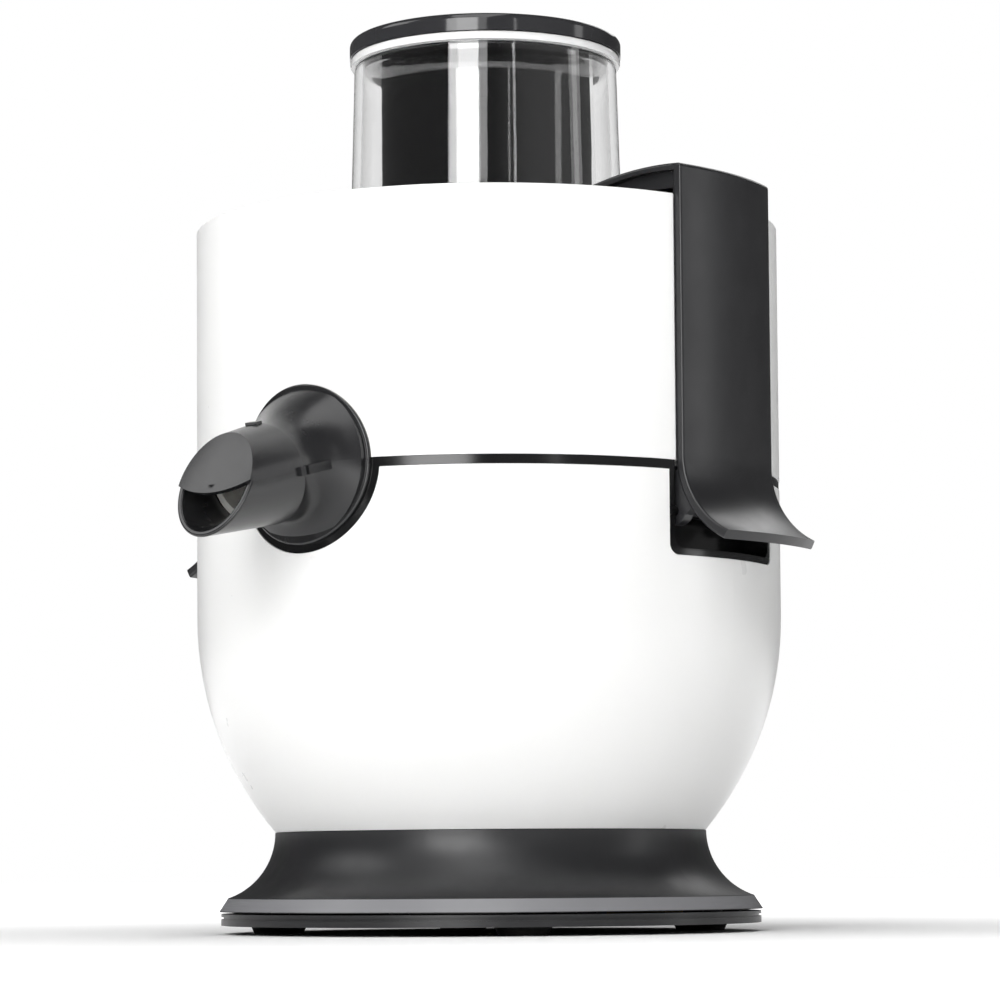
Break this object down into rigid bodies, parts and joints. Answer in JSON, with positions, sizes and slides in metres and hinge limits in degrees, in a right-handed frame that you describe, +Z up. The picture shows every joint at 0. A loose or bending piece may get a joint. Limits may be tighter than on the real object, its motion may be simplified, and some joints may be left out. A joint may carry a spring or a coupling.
{
  "type": "centrifugal juicer",
  "caption": "Worktop centrifugal juicer: white drum body on a dark flared foot, clear feed tube with black pusher, side clamps over the lid, and a turning spout.",
  "frame": {"origin": "on the spin axis, in the plane that the feet stand on", "axes": "+Z up along the spin axis, -Y towards the spout, the clamps at +X and -X, the knob at -X"},
  "size_m": [0.2598, 0.2736, 0.3385],
  "materials": {
    "white_shell": "satin gloss",
    "dark_plastic": "fine satin grain",
    "black_frame": "semi gloss",
    "clear_plastic": "clear polished",
    "pusher_black": "semi gloss",
    "rubber": "matte",
    "silicone": "translucent matte",
    "bowl_plastic": "satin",
    "stainless": "fine brushed",
    "zinc_steel": "bright zinc",
    "bearing_steel": "polished",
    "lamination": "raw sheet edges",
    "copper": "enamelled wire",
    "brass": "stamped",
    "carbon": "pressed carbon",
    "grey_plastic": "matte",
    "die_cast": "as cast",
    "filter_yellow": "moulded case",
    "pointer_white": "matte"
  },
  "bodies": {
    "machine": {"base_screws": "zinc_steel", "bottom_plate": "dark_plastic", "brush_holder_left": "brass", "brush_holder_right": "brass", "brush_spring_left": "zinc_steel", "brush_spring_right": "zinc_steel", "carbon_brush_left": "carbon", "carbon_brush_right": "carbon", "cord_clamp": "grey_plastic", "cord_gland": "rubber", "field_coil_front": "copper", "field_coil_rear": "copper", "flared_foot": "dark_plastic", "foot_front_left": "rubber", "foot_front_right": "rubber", "foot_rear_left": "rubber", "foot_rear_right": "rubber", "inner_frame": "black_frame", "interlock_switch_left": "grey_plastic", "interlock_switch_right": "grey_plastic", "juice_collector": "bowl_plastic", "knob_bezel": "black_frame", "lid": "clear_plastic", "lid_seal": "silicone", "lower_bearing": "bearing_steel", "lower_shell": "white_shell", "motor_bolts": "zinc_steel", "motor_lower_bracket": "die_cast", "motor_mounts": "rubber", "motor_stator": "lamination", "motor_upper_bracket": "die_cast", "noise_filter": "filter_yellow", "pivot_pins": "zinc_steel", "shaft_seal": "rubber", "speed_switch": "grey_plastic", "spout_bell": "dark_plastic", "spout_seal": "silicone", "upper_bearing": "bearing_steel", "upper_housing": "white_shell"},
    "rotor": {"motor_shaft": "bearing_steel", "armature_core": "lamination", "armature_windings": "copper", "commutator": "copper", "cooling_fan": "grey_plastic", "drive_coupling": "grey_plastic", "basket_hub": "grey_plastic", "strainer_mesh": "stainless", "basket_rim": "white_shell", "grater_disc": "stainless", "disc_nut": "stainless"},
    "pusher": {"pusher_body": "pusher_black", "pusher_cap": "pusher_black"},
    "nozzle": {"spout_nozzle": "dark_plastic"},
    "knob": {"speed_knob": "dark_plastic", "knob_pointer": "pointer_white", "knob_spindle": "zinc_steel"},
    "lever_right": {"clamp_right": "dark_plastic"},
    "lever_left": {"clamp_left": "dark_plastic"},
    "plunger_right": {"interlock_plunger_right": "grey_plastic"},
    "plunger_left": {"interlock_plunger_left": "grey_plastic"}
  },
  "joints": [
    {"name": "basket_spin", "type": "hinge", "parent": "machine", "child": "rotor", "pos_m": [0, 0, 0.15], "axis": [0, 0, 1], "continuous": true},
    {"name": "pusher_lift", "type": "slide", "parent": "machine", "child": "pusher", "axis": [0, 0, 1], "range_m": [0, 0.1]},
    {"name": "nozzle_turn", "type": "hinge", "parent": "machine", "child": "nozzle", "pos_m": [0, -0.11, 0.1671], "axis": [0, -0.9703, -0.2419], "range_deg": [0, 180]},
    {"name": "knob_turn", "type": "hinge", "parent": "machine", "child": "knob", "pos_m": [-0.1118, 0, 0.092], "axis": [-1, 0, 0], "range_deg": [0, 90]},
    {"name": "clamp_right_swing", "type": "hinge", "parent": "machine", "child": "lever_right", "pos_m": [0.104, 0, 0.15], "axis": [0, 1, 0], "range_deg": [0, 45]},
    {"name": "plunger_right_travel", "type": "slide", "parent": "machine", "child": "plunger_right", "axis": [1, 0, 0], "range_m": [0, 0.0025]},
    {"name": "clamp_left_swing", "type": "hinge", "parent": "machine", "child": "lever_left", "pos_m": [-0.104, 0, 0.15], "axis": [0, -1, 0], "range_deg": [0, 45]},
    {"name": "plunger_left_travel", "type": "slide", "parent": "machine", "child": "plunger_left", "axis": [-1, 0, 0], "range_m": [0, 0.0025]}
  ],
  "couplings": [
    {"joint": "plunger_right_travel", "follows": "clamp_right_swing", "m_per_rad": 0.00318},
    {"joint": "plunger_left_travel", "follows": "clamp_left_swing", "m_per_rad": 0.00318}
  ]
}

__Exercise instructions__:
Copy out all lines from the material above that contain the string "joints".

__Expected answer__:
Break this object down into rigid bodies, parts and joints. Answer in JSON, with positions, sizes and slides in metres and hinge limits in degrees, in a right-handed frame that you describe, +Z up. The picture shows every joint at 0. A loose or bending piece may get a joint. Limits may be tighter than on the real object, its motion may be simplified, and some joints may be left out. A joint may carry a spring or a coupling.
  "joints": [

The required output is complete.